Do Your Callers Help Drive Service?



By Dr. Jodie Monger

We are never at a loss for numbers. We live by our center’s statistics – we continuously post the numbers, report our operational metrics, worry or feel elated by these numbers, and even benchmark our operational metrics against other call centers.

What would you say if I told you were celebrating or worrying about the wrong items? This is exactly what can happen if you are not reporting and benchmarking caller perception of your service delivery.

Caller perception, whether it comes from a patient, relative, or prospective patient, is the reality that medical call centers must deal with. It’s more real than your Service Level or the Average Length of the Call. The list of metrics you watch on a daily basis is most likely missing the caller. Your callers are critical to the dashboard you are monitoring. Does it really matter what your operational metrics look like without knowing if you are also effective to the callers? Without the callers’ input, you really do not know if your operational metrics are out of line.

Do you act when X drops below a certain point or Y increases above a certain point? Are the actions you take reflective of the assumption that these movements ultimately affect caller satisfaction? In many cases, it probably does, but can you prove that when asked to defend the performance of your center? You can prove many things when your dashboard (see graphic) has a complete set of metrics.

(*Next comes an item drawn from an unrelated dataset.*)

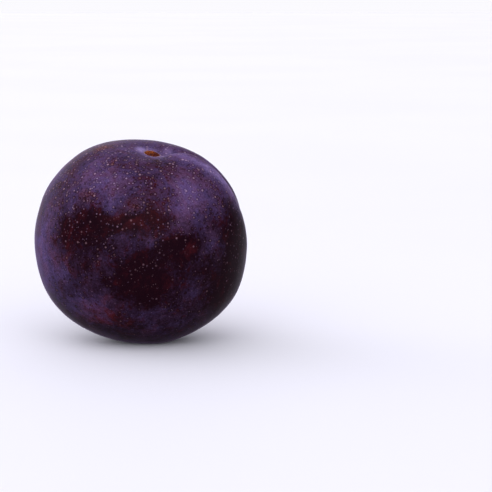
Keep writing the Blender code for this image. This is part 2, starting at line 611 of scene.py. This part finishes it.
@dataclass(frozen=True)
class SkinFinish:
    """The dark skin with its waxy bloom, worn reddish places, pale dots and freckles, and painted
    highlights and shade.

    Cloud sizes are in millimetres, and a ramp with "height" in its name runs over the height above
    the floor in millimetres.
    """

    middle: Vector
    scar: Vector
    tip: Vector
    deep: Colour = (0.0076, 0.00125, 0.0036)
    red: Colour = (0.044, 0.0048, 0.0075)
    bloom: Colour = (0.178, 0.116, 0.330)
    mauve: Colour = (0.232, 0.116, 0.268)
    # Pale lilac of the thickest bloom, also the colour of the painted highlight along the crest.
    thick: Colour = (0.270, 0.200, 0.425)
    dot_bare: Colour = (0.228, 0.140, 0.232)
    dot_tan: Colour = (0.265, 0.145, 0.175)
    dot_rusty: Colour = (0.480, 0.200, 0.190)
    dot_bloomed: Colour = (0.390, 0.285, 0.520)
    rust: Colour = (0.390, 0.165, 0.180)
    dry_tip: Colour = (0.120, 0.055, 0.030)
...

Quantification of the operational metrics is not an issue, so your challenge becomes one of accurately measuring service delivery from the callers’ perspective. The ideal method to collecting callers’ perceptions in a call center is by using real-time post-call surveys. These are by far the best way to measure and achieve the metrics you need. You deliver service and the caller tells you how it went. The feedback results become part of your “Effectiveness Dashboard.”

Caller satisfaction measurement programs have two goals. The first is to provide results to the agent level that are effective for coaching. Agents and teams should be given report cards that include the analytics around the drivers of caller satisfaction and the customer emotion behind the numbers through transcribed customer comments. The second goal is to provide a daily dashboard for managers that contains the voice of your callers as an alert to emergent issues or a successful alteration to the issue identified and managed yesterday.

By including caller metrics on your dashboard, you can keep your finger on the true pulse of the center. Knowing how day-to-day conditions translate to the callers’ perception of service delivery is invaluable. It is also valuable to have the ability to identify and then quantify how extraneous conditions are affecting your metrics. What is the affect of your hospital’s or call center’s marketing group sending out a letter about a new procedure or service? What was the effect of your center not being prepared with information to handle the inquiries or questions? Can you tell your CEO how an article in the Wall Street Journal about your organization negatively affected overall company satisfaction? How is first call resolution affected by a technical glitch that prevented your agents from assisting callers?

From the callers’ perspective, there are major dials to include on your dashboard. You need to watch the first call resolution metric. Repeat calls are a tremendous drain on our budgets and significantly affect caller satisfaction. Call satisfaction and agent satisfaction highlight issues such as a reduction in service level or agents who do not communicate a sense of ownership of the callers’ issue (drill down to behaviorally anchored attributes specific to the CSR). Multivariate analysis identifies the drivers of caller satisfaction and highlights the area that will yield the most to overall satisfaction via an improvement in delivery. And finally, Call Satisfaction will vary by day and you need to be concerned only when the value drops below the LCL (Lower Control Limit) and look for best practices when above the UCL (Upper Control Limit). Scores by day that fall within the UCL and LCL are within the normal range of acceptance.

Use your numbers wisely and create a comprehensive dashboard to guide you through the service delivery management maze. Adding the effectiveness dashboard to your desktop is not a difficult thing to do. Start a best practice in your call center and create this tool today.

Jodie Monger, Ph.D. is the President of Customer Relationship Metrics, L.C.. Prior to joining Metrics, she was the founding Associate Director of Purdue University’s Center for Customer-Driven Quality. Her expertise is working with Fortune 1000 companies to help them create post-call survey programs using CATs® (Completely Automated Telephone surveys).